WHAT THIS TASK INVOLVES: Return all lines in the material below that contain "parts".

PROVIDED MATERIAL:

☆ ☆ ☆ ☆

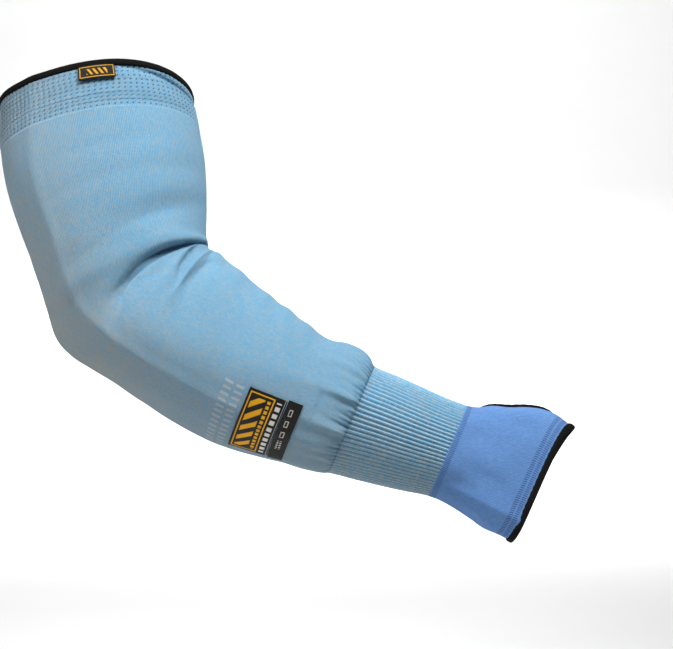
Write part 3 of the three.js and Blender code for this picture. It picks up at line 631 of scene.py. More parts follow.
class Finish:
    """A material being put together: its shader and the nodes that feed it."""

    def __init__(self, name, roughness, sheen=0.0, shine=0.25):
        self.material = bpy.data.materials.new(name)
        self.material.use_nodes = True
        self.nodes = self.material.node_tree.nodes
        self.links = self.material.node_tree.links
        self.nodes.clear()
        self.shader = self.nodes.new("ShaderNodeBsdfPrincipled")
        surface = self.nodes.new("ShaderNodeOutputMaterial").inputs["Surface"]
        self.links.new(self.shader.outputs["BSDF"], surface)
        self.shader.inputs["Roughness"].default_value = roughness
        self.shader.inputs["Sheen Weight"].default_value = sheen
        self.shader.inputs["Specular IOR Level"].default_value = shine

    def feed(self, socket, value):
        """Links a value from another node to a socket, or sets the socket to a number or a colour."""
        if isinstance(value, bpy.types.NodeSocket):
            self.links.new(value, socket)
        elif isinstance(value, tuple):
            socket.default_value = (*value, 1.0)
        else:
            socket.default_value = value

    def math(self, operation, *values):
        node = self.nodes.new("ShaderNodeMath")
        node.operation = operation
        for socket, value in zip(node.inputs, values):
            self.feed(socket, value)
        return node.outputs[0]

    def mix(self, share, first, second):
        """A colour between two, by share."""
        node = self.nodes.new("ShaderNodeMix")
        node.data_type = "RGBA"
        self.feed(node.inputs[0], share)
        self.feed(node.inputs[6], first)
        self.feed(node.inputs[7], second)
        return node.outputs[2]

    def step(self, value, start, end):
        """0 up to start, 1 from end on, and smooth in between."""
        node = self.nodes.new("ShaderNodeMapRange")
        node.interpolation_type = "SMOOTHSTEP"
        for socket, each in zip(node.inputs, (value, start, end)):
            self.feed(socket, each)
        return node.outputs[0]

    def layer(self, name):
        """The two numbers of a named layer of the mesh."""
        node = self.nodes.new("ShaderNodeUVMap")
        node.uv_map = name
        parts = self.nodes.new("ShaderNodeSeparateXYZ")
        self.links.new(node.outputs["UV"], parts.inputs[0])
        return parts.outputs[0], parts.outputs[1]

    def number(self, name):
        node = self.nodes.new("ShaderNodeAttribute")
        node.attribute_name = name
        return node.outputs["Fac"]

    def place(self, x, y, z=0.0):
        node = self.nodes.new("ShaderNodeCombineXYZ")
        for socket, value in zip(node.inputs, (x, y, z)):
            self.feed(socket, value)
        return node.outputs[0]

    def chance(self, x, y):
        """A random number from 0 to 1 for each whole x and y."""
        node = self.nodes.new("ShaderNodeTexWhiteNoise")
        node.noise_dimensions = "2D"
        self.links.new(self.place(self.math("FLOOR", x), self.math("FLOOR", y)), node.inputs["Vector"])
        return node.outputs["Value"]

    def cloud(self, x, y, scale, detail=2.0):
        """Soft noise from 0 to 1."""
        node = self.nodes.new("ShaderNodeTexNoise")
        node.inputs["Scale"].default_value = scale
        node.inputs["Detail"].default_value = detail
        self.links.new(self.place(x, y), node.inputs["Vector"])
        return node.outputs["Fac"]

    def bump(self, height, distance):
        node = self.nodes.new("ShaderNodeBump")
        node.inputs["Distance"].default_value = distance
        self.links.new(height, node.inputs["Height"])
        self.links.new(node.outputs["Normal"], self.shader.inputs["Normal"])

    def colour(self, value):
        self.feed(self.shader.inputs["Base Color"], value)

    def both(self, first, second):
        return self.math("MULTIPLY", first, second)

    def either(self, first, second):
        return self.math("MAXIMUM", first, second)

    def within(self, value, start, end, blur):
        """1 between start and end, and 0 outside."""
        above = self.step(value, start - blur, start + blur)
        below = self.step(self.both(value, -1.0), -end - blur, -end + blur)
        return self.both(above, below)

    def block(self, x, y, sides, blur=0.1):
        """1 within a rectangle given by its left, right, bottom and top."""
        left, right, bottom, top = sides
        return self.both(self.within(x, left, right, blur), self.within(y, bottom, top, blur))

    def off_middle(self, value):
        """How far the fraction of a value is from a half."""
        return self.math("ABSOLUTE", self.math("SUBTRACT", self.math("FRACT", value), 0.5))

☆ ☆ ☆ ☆

OUTPUT OF THE TASK:
Write part 3 of the three.js and Blender code for this picture. It picks up at line 631 of scene.py. More parts follow.
        parts = self.nodes.new("ShaderNodeSeparateXYZ")
        self.links.new(node.outputs["UV"], parts.inputs[0])
        return parts.outputs[0], parts.outputs[1]